In the case of Valentine’s Day, I was intrigued by the alternative posed by Rabbi Shmuley Boteach. Some of you will remember Rabbi Boteach who, along with David Brickner and a couple of others, was part of a panel discussion on the “Larry King Live” show in the ’90s. Shmuley wears a few different hats; he continues in his anti-missionary role, at times publicly debating noted Messianic apologist Michael Brown. But Shmuley also considers himself a “relationship expert” and has written much on the subject of love. In that vein, he has commented on a Jewish alternative to Valentine’s Day.
Basically, Shmuley’s Jewish alternative to Valentine’s Day is Tu B’Av which means, the 15th day of the Hebrew month of Av. The “Day of Love” Rabbi Boteach extolls is loosely based on a rather questionable chapter of history wherein a group of Israelites came up with a scheme to procure wives for the tribe of Benjamin. I suspect that any Jewish people who are familiar with the real biblical story would prefer to celebrate the traditional Valentine’s Day, Christian undertones or not. But that is just my opinion and I could certainly be mistaken. Yet it seems that sometimes in an effort to avoid association with all things Christian, people can become enamored with traditions that are, at times, rather far flung from the facts.

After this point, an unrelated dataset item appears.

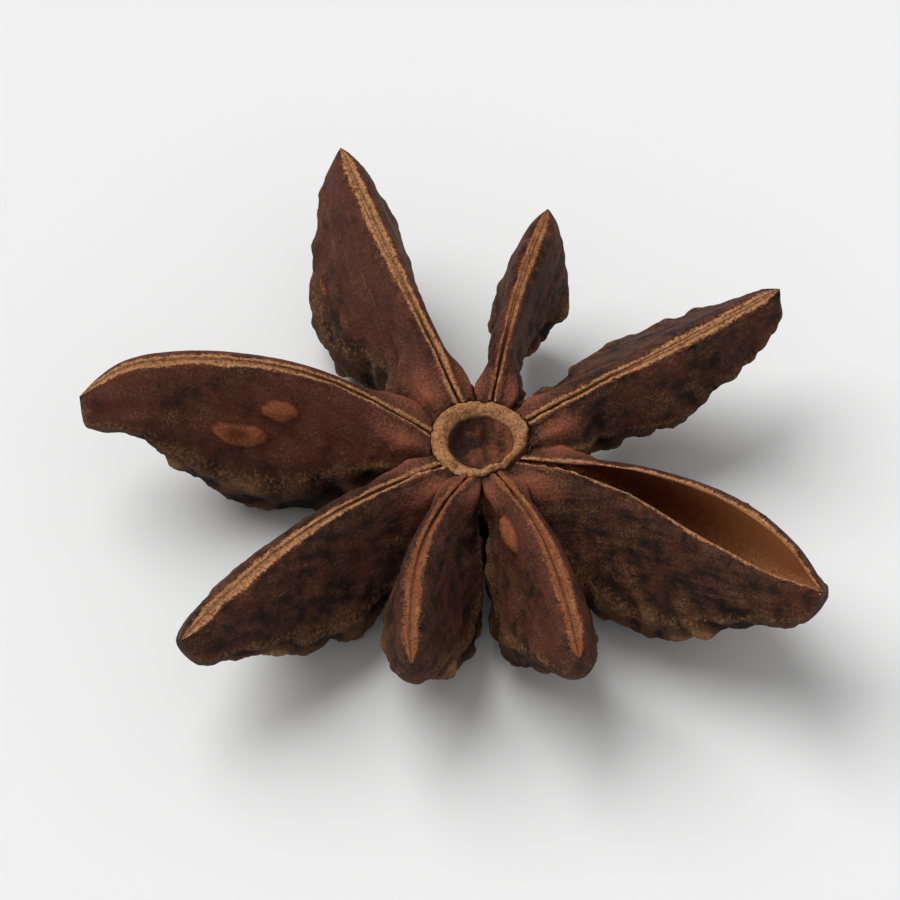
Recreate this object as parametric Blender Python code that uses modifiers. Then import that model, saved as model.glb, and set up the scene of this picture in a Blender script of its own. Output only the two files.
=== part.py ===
"""A dried star anise pod: eight boat-shaped carpels grown together round a short column.

Run it with blender --background --python part.py, or from Blender's text editor.
Sizes are in millimetres and become metres where points are placed. +Z is up, and the pod
lies on z = 0 with its seams on top. The origin is the centre of the pod's footprint.
"""

from collections import namedtuple

import bmesh
import bpy
import numpy as np
from mathutils import Vector, noise

MM = 0.001

# Driving sizes, in millimetres.
RIM_HEIGHT = 6.6  # the column's rim above the floor
HUB_X, HUB_Y = 1.55, -0.43  # the column's axis, from the centre of the footprint
START_RADIUS = 1.9  # where a carpel starts, inside the column
ROOT_RADIUS, ROOT_DROP = 0.6, 3.3  # the point inside the column where its skin closes
LIP = 0.38  # each of the two pale edges that meet along a carpel's seam
LIP_DROP = 0.14  # how far a lip's outer edge stands below its crown
GROOVE_WIDTH, GROOVE_DEPTH = 0.2, 0.25  # between the lips of a shut carpel
WALL = 0.7  # the wall of the carpel that has split open
FLOOR_SHARE = 0.82  # how far down its depth the open carpel is hollow
THINNEST = 0.02  # no half width or depth is smaller, so that a beak stays a solid
LUMP, LUMP_PITCH = 0.42, 2.1  # the lumps on a carpel's back
DENT, DENT_PITCH = 0.12, 1.3  # the dents in its side walls
LUMPS_OVER = 2  # the lumps grow to their full height over this many steps
SEED = 3  # where the lumps and dents fall

# A carpel points along its azimuth, in degrees from +X, and its beak is reach from the axis.
# The seam climbs rise above the rim, droops again at the beak, and bows sideways by sway.
# The belly is width across, is fullest at a share of the length, hangs lean to one side of
# the seam, and ends lift above the floor. The seam gapes by gape.
Carpel = namedtuple("Carpel", "azimuth reach width rise droop sway full lean lift gape")
CARPELS = (
    Carpel(27, 17.2, 5.9, 2.3, 0.0, -0.6, 0.50, 1.8, 2.9, 0.0),
    Carpel(75, 13.6, 3.6, 2.3, 0.0, 0.2, 0.80, 0.6, 1.2, 0.0),
    Carpel(113, 18.5, 5.6, 2.6, 0.0, 0.3, 0.66, 1.2, 0.0, 0.0),
    Carpel(176, 20.4, 6.4, 3.5, 2.0, -1.8, 0.48, 0.5, 0.0, 0.0),
    Carpel(224, 20.6, 6.2, 2.0, 0.0, -0.9, 0.42, 0.2, 0.2, 0.0),
    Carpel(258, 16.6, 4.5, 2.6, 0.0, -1.1, 0.50, 1.1, 0.6, 0.0),
    Carpel(287, 16.6, 4.5, 2.6, 0.0, 0.7, 0.50, -0.7, 0.6, 0.0),
    Carpel(324, 20.9, 7.4, 3.2, 0.0, 1.0, 0.44, -0.4, 0.0, 2.3),
)

# Shares along a carpel, from the column to its beak.
SEAM_RISE = ((0, -0.12), (0.1, 0.12), (0.3, 0.55), (0.6, 0.84), (0.85, 0.97), (1, 1.0))
LIP_SHARE = ((0, 0.9), (0.3, 0.9), (0.8, 1.2), (0.95, 0.8), (1, 0.1))
GAPE_SHARE = (
    (0, 0.0), (0.12, 0.1), (0.35, 0.55), (0.65, 1.0), (0.85, 0.66), (0.97, 0.05), (1, 0.0),
)
DROOP_FROM = 0.8
NECK_END, NECK_FILL = 0.36, 1.1  # up to here carpels fill the angle to their neighbours

# Shares of the belly's width and depth, where the fullest station comes at BELLY_MIDDLE.
BELLY_MIDDLE = 0.45
BELLY_WIDTH = (
    (0, 0.4), (0.15, 0.6), (0.3, 0.88), (0.45, 1.0), (0.65, 0.9), (0.82, 0.62),
    (0.94, 0.42), (0.985, 0.24), (1, 0.06),
)
BELLY_DEPTH = (
    (0, 0.7), (0.12, 0.82), (0.3, 0.97), (0.45, 1.0), (0.6, 0.9), (0.75, 0.64),
    (0.88, 0.42), (0.96, 0.29), (0.99, 0.18), (1, 0.04),
)
# The share of its depth at which a carpel is widest, at its corner between wall and back.
CORNER_DEPTH = ((0, 0.06), (0.1, 0.2), (0.25, 0.42), (0.45, 0.58), (1, 0.6))

STATIONS = 22
BEAK_CROWDING = 1.35  # stations stand closer towards the beak
HOLLOW_STEPS, LIP_STEPS, WALL_STEPS, BACK_STEPS = 5, 2, 3, 4
WALL_BULGE, BACK_BULGE, HOLLOW_BULGE = 0.8, 0.8, 0.6  # under 1 bulges outwards

COLUMN_STEPS = 32
COLUMN_PROFILE = (
    (0.0, -1.05), (1.15, -0.95), (1.7, -0.4), (1.95, 0.0), (2.3, 0.05), (2.55, -0.2),
    (2.6, -1.2), (2.6, -4.2), (2.2, -5.0), (1.2, -5.1), (0.95, -4.75), (0.0, -4.65),
)


def through(stations, share):
    """A smooth curve through (station, value) pairs, read at a share."""
    x, y = np.array(stations, float).T
    slope = np.gradient(y, x)
    i = min(max(np.searchsorted(x, share, side="right") - 1, 0), len(x) - 2)
    step = x[i + 1] - x[i]
    t = (share - x[i]) / step
    start = y[i] * (2 * t**3 - 3 * t**2 + 1) + slope[i] * step * (t**3 - 2 * t**2 + t)
    end = y[i + 1] * (3 * t**2 - 2 * t**3) + slope[i + 1] * step * (t**3 - t**2)
    return start + end


def seam_height(carpel, share):
    """The seam's height above the floor."""
    droop = carpel.droop * (max(share - DROOP_FROM, 0) / (1 - DROOP_FROM)) ** 2
    return RIM_HEIGHT + carpel.rise * through(SEAM_RISE, share) - droop


def deepest(carpel):
    """How far the keel hangs below the seam where the belly is fullest."""
    return seam_height(carpel, carpel.full) - carpel.lift


def distance(carpel, share):
    """How far a station is from the column's axis."""
    return START_RADIUS + (carpel.reach - START_RADIUS) * share


def neighbour_angle(carpel, hand):
    """The angle to the next carpel on one side."""
    turns = [(hand * (other.azimuth - carpel.azimuth)) % 360 for other in CARPELS]
    return np.radians(min(turn for turn in turns if turn))


def half_section(carpel, share, hand):
    """Points from the seam's middle round to the keel, as (sideways, down)."""
    belly = share ** (np.log(BELLY_MIDDLE) / np.log(carpel.full))
    depth = max(deepest(carpel) * through(BELLY_DEPTH, belly), THINNEST)
    wedge = distance(carpel, share) * np.tan(neighbour_angle(carpel, hand) / 2)
    neck = NECK_FILL * wedge * max(1 - (share / NECK_END) ** 2, 0)
    half = max(carpel.width / 2 * through(BELLY_WIDTH, belly), neck, THINNEST)
    corner = depth * through(CORNER_DEPTH, share)
    gape = GROOVE_WIDTH * through(LIP_SHARE, share) + carpel.gape * through(GAPE_SHARE, share)
    lip = min(LIP * through(LIP_SHARE, share), half)
    edge = min(gape / 2 + lip, half)
    gape = min(gape, 2 * edge)
    drop = min(LIP_DROP, corner / 2)

    def outside(down):
        """Half the outer width at a depth above the widest line."""
        return edge + (half - edge) * np.clip(down / corner, 0, 1) ** WALL_BULGE

    hollow = min(GROOVE_DEPTH, depth / 2)
    hollow_steps = 1
    if carpel.gape:
        hollow_steps = HOLLOW_STEPS
        opened = min(gape / (2 * WALL), 1)
        hollow += (depth * FLOOR_SHARE - hollow) * opened * min(share / NECK_END, 1)
    points = [(0, hollow)]
    for step in range(1, hollow_steps):
        angle = step / hollow_steps * np.pi / 2
        down = hollow * np.cos(angle)
        inner = max(outside(down) - lip, 0)
        points.append((inner * np.sin(angle) ** HOLLOW_BULGE, down))
    points.append((gape / 2, drop / 2))
    for step in range(1, LIP_STEPS + 1):
        over = step / LIP_STEPS
        points.append((gape / 2 + (edge - gape / 2) * over, drop * (2 * over - 1) ** 2))
    for step in range(1, WALL_STEPS + 1):
        down = drop + (corner - drop) * step / WALL_STEPS
        points.append((outside(down), down))
    for step in range(1, BACK_STEPS + 1):
        angle = step / BACK_STEPS * np.pi / 2
        side = half * abs(np.cos(angle)) ** BACK_BULGE
        points.append((side, corner + (depth - corner) * np.sin(angle)))
    return points


def placed(carpel, share, side, down):
    """A point of a carpel, in millimetres from the column's foot."""
    bow = np.sin(np.pi * share)
    across = side + (carpel.sway + carpel.lean * down / deepest(carpel)) * bow
    along = distance(carpel, share)
    turn = np.radians(carpel.azimuth)
    x = along * np.cos(turn) - across * np.sin(turn)
    y = along * np.sin(turn) + across * np.cos(turn)
    return Vector((x, y, seam_height(carpel, share) - down))


def roughened(point, step, steps, share):
    """A point moved by soft noise: dents in the walls, lumps on the back, none on the seam."""
    down = min(max((step - (steps - BACK_STEPS - WALL_STEPS)) / WALL_STEPS, 0), 1)
    back = min(max((step - (steps - BACK_STEPS - 1)) / LUMPS_OVER, 0), 1)
    fade = min(1, (1 - share) / (1 - DROOP_FROM))
    point = point + noise.noise_vector(point / DENT_PITCH) * (DENT * down)
    return point + noise.noise_vector(point / LUMP_PITCH) * (LUMP * back * fade)


def carpel_points(carpel):
    """Rings of points from the beak to the column, each going once round the section."""
    rings = []
    for station in range(1, STATIONS):
        share = 1 - (station / STATIONS) ** BEAK_CROWDING
        halves = [half_section(carpel, share, hand) for hand in (1, -1)]
        steps = len(halves[0]) - 1
        ring = []
        for around in range(2 * steps):
            step = min(around, 2 * steps - around)
            hand = 1 if around < steps else -1
            side, down = halves[0 if hand == 1 else 1][step]
            if step in (0, steps):
                side = 0
            point = roughened(placed(carpel, share, hand * side, down), step, steps, share)
            ring.append(point)
        rings.append(ring)
    return rings


def make_carpel(number, carpel, collection):
    """A sphere whose rings become sections, with its top pole at the beak."""
    rings = carpel_points(carpel)
    bm = bmesh.new()
    bmesh.ops.create_uvsphere(bm, u_segments=len(rings[0]), v_segments=STATIONS, radius=1)
    top = placed(carpel, 1, 0, 0)
    root_share = (ROOT_RADIUS - START_RADIUS) / (carpel.reach - START_RADIUS)
    foot = placed(carpel, root_share, 0, ROOT_DROP)
    for vert in bm.verts:
        polar = np.arccos(np.clip(vert.co.z, -1, 1)) / np.pi
        row = round(polar * STATIONS)
        around = round(np.arctan2(vert.co.y, vert.co.x) / (2 * np.pi) * len(rings[0]))
        if 0 < row < STATIONS:
            point = rings[row - 1][around % len(rings[0])].copy()
        else:
            point = (foot if row else top).copy()
        point.z = max(point.z, 0)
        vert.co = point * MM
    bmesh.ops.recalc_face_normals(bm, faces=bm.faces)
    mesh = bpy.data.meshes.new(f"carpel_{number}")
    bm.to_mesh(mesh)
    bm.free()
    mesh.polygons.foreach_set("use_smooth", [True] * len(mesh.polygons))
    made = bpy.data.objects.new(f"carpel_{number}", mesh)
    made.hide_render = True
    made.display_type = "WIRE"
    collection.objects.link(made)
    return made


def make_column(collection):
    """The column: a turned profile with a pit in its top and the stalk's scar underneath."""
    mesh = bpy.data.meshes.new("column")
    points = [(radius * MM, 0, (RIM_HEIGHT + height) * MM) for radius, height in COLUMN_PROFILE]
    mesh.from_pydata(points, [(i, i + 1) for i in range(len(points) - 1)], [])
    column = bpy.data.objects.new("pod", mesh)
    collection.objects.link(column)
    turned = column.modifiers.new("turned", "SCREW")
    turned.steps = turned.render_steps = COLUMN_STEPS
    turned.use_merge_vertices = True
    turned.merge_threshold = 0.00001
    turned.use_smooth_shade = True
    return column


def husk_material():
    """The dry husk's material."""
    material = bpy.data.materials.new("husk")
    material.use_nodes = True
    shader = material.node_tree.nodes["Principled BSDF"]
    shader.inputs["Base Color"].default_value = (0.085, 0.034, 0.02, 1)
    shader.inputs["Roughness"].default_value = 0.6
    shader.inputs["Metallic"].default_value = 0.0
    return material


def main():
    noise.seed_set(SEED)
    for old in list(bpy.data.objects):
        bpy.data.objects.remove(old)
    shown = bpy.data.collections.new("star_anise_pod")
    helpers = bpy.data.collections.new("carpels")
    bpy.context.scene.collection.children.link(shown)
    bpy.context.scene.collection.children.link(helpers)

    pod = make_column(shown)
    pod.data.materials.append(husk_material())
    for number, carpel in enumerate(CARPELS, 1):
        make_carpel(number, carpel, helpers)
    joined = pod.modifiers.new("joined", "BOOLEAN")
    joined.operation = "UNION"
    joined.operand_type = "COLLECTION"
    joined.collection = helpers
    joined.solver = "EXACT"
    for made in (pod, *helpers.objects):
        made.location = (HUB_X * MM, HUB_Y * MM, 0)


main()
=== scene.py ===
"""A dried star anise pod on a pale floor: the wrinkled husk that replaces the frame's plain solid.

Sizes are in millimetres from the column's foot, as in the frame, and become metres where a
mesh is made. The skin of each carpel is a fine grid, roughened by noise, and all are joined.
"""

from collections import namedtuple

import bmesh
import bpy
import numpy as np
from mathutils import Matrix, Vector, noise


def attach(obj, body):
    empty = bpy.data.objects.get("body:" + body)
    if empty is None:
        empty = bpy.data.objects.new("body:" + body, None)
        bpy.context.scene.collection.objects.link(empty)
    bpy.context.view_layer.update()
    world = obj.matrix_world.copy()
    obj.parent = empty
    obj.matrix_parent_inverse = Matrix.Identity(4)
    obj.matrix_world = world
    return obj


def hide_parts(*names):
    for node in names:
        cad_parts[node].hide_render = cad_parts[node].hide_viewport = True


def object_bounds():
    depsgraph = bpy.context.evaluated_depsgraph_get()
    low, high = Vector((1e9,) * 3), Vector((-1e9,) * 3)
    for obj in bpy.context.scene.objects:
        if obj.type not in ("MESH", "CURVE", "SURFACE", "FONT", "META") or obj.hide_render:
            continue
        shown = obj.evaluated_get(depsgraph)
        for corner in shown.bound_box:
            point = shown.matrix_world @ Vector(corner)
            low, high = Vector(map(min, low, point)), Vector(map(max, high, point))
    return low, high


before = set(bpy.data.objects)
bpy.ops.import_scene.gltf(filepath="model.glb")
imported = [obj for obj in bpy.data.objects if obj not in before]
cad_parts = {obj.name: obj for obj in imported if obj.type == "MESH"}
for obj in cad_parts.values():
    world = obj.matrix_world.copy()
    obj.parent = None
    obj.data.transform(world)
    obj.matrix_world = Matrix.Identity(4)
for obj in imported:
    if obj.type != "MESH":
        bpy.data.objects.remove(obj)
cad_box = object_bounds()

MM = 0.001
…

If you want to know more about this “Jewish alternative to Valentine’s Day,” go to http://www.beliefnet.com/story/36/story_3651_2.html
And if you want to know the actual biblical account, go to the book of Judges, chapter 21. And notice how the end of chapter caps the whole story with the refrain, “In those days there was no king in Israel; everyone did what was right in his own eyes” (verse 25).
The interesting thing is that Shmuley talks about how the holiday (which generally falls around August) is celebrated in Israel. He says, “Our Israeli brethren have already reestablished Tu B’Av as the premier Jewish Love Festival, and last year alone more than 20,000 people joined in romantic gatherings at the Sea of Galilee.”
I had to smile, knowing that our staff in Israel were, as usual, at the festival to greet the largely agnostic or New Age crowd with the gospel. Our Tel Aviv staff have told us that sadly, the atmosphere of this festival is not unlike the book of Judges, where everyone does what is right in their own eyes. This is not an especially Jewish tendency, but a human failing among people of all backgrounds who do not accept God’s right to reign in our hearts.
If the gospel is God’s love letter (or valentine, if you will) to the lost whom He woos, I suppose there are plenty of bullies from all walks of life who would knock that letter down into the gutter, trying to make it appear spoiled and worthless. But for those who anticipate that, just maybe, the message of Jesus shows that they are special to God, we pray that they are not too hurt or too proud to look past the outer envelope that sometimes bears the mud of historical and contemporary bullies or detractors. Whatever some may do to soil and stain the good news of God’s amazing and sacrificial love, it remains pure and unspoiled. It will quicken the heartbeat of any who can humble themselves to open up to the gospel of Jesus, regardless of where it has been tossed or dragged, regardless of how it appears.
And as for you—no matter what this Valentine’s Day does or does not hold for you—may you be altogether thrilled by the gospel truth that you are special to our loving and extravagant God.